## Exercise task
Locate the line with "Write the Blender Python" in the material. Copy that line and each one after it, through the last, exactly and with nothing else.

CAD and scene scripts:
* start *
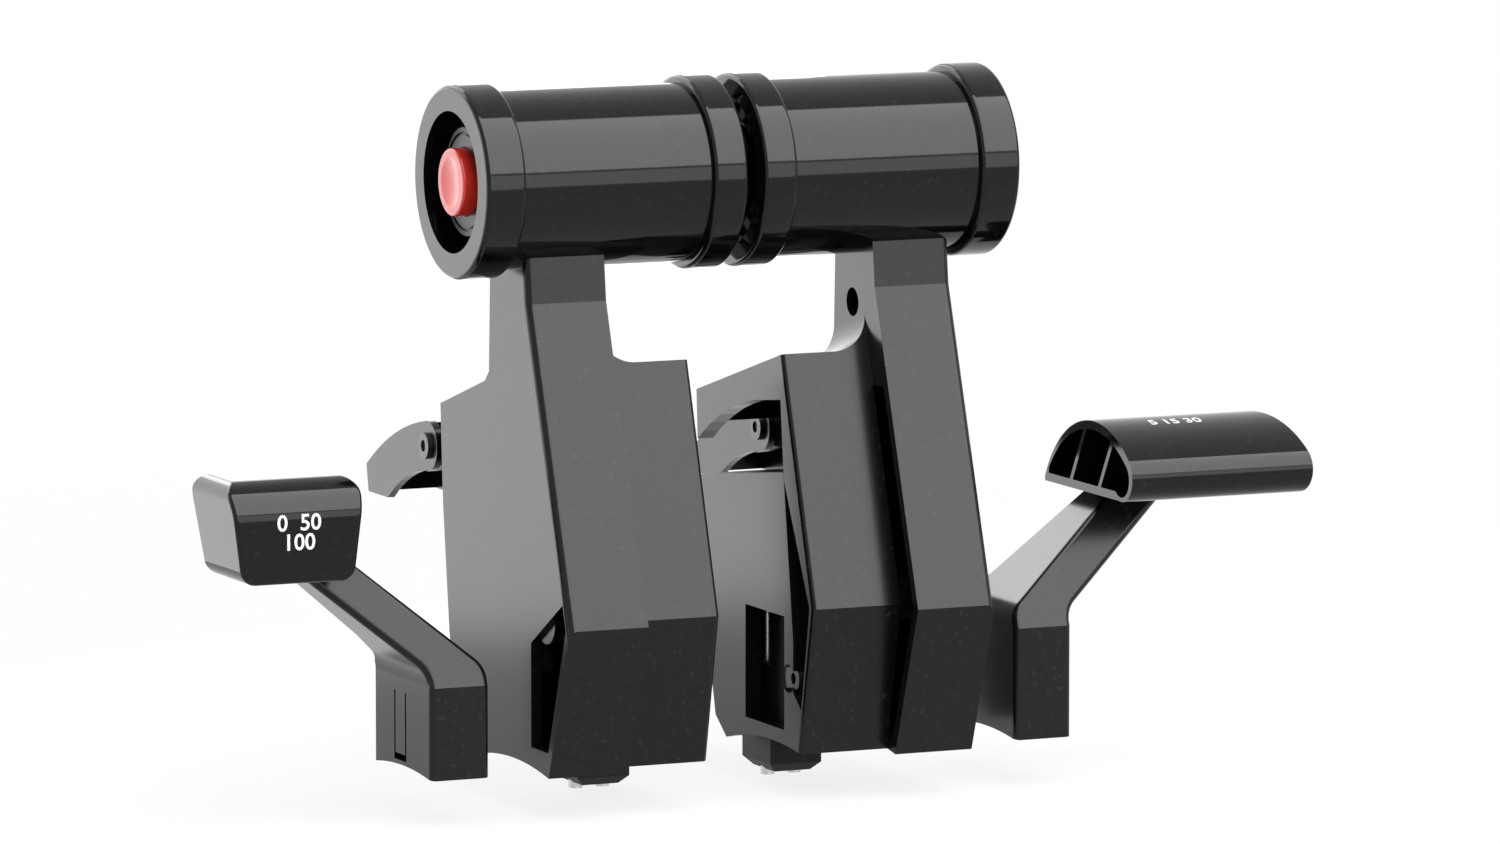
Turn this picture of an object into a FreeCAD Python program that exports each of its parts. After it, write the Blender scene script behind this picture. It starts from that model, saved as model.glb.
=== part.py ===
"""Lever set of a twin-engine throttle quadrant, in millimetres.

Two thrust levers stand between a speed brake lever and a flap lever. All four slip onto flat arms that
swing about one shaft below them. The origin is at the mouth of the speed brake lever's arm socket. X runs
to the right along the grips, Y away from the pilot and Z up.
"""
import FreeCAD, Part
import math
import os

# Lever set
lever_pitch = 39.4
swing_radius = 90.0
shell_wall = 2.0
edge_radius = 1.5
fit_gap = 0.1
running_gap = 0.3
curve_points = 9
near = 0.05
coil_arcs = 4

# Flat arm of the base, which every lever slips onto
arm_width = 6.0
arm_depth = 18.0
arm_fit = 0.1

# Grips
grip_y = 3.5
grip_z = 107.0
grip_length = 52.0
grip_spacing = 3.3
grip_radius = 16.6
grip_bore_radius = 14.1
flange_radius = 18.0
outer_flange_width = 7.8
inner_flange_width = 6.7
flange_round = 0.9
mouth_radius = 13.1
mouth_depth = 7.0
vent_width = 4.0
vent_length = 3.6
vent_depth = 1.4
vent_inset = 1.5

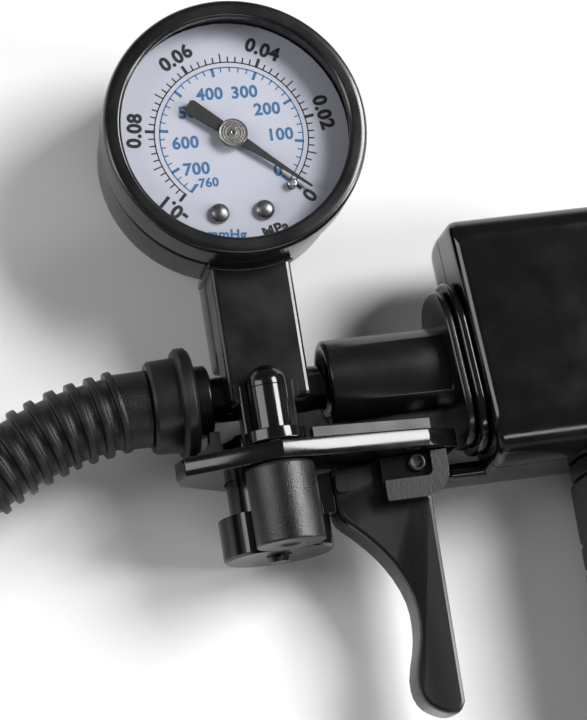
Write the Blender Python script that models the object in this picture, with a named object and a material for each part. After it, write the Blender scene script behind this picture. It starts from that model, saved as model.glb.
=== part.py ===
* end *
## Response
Write the Blender Python script that models the object in this picture, with a named object and a material for each part. After it, write the Blender scene script behind this picture. It starts from that model, saved as model.glb.
=== part.py ===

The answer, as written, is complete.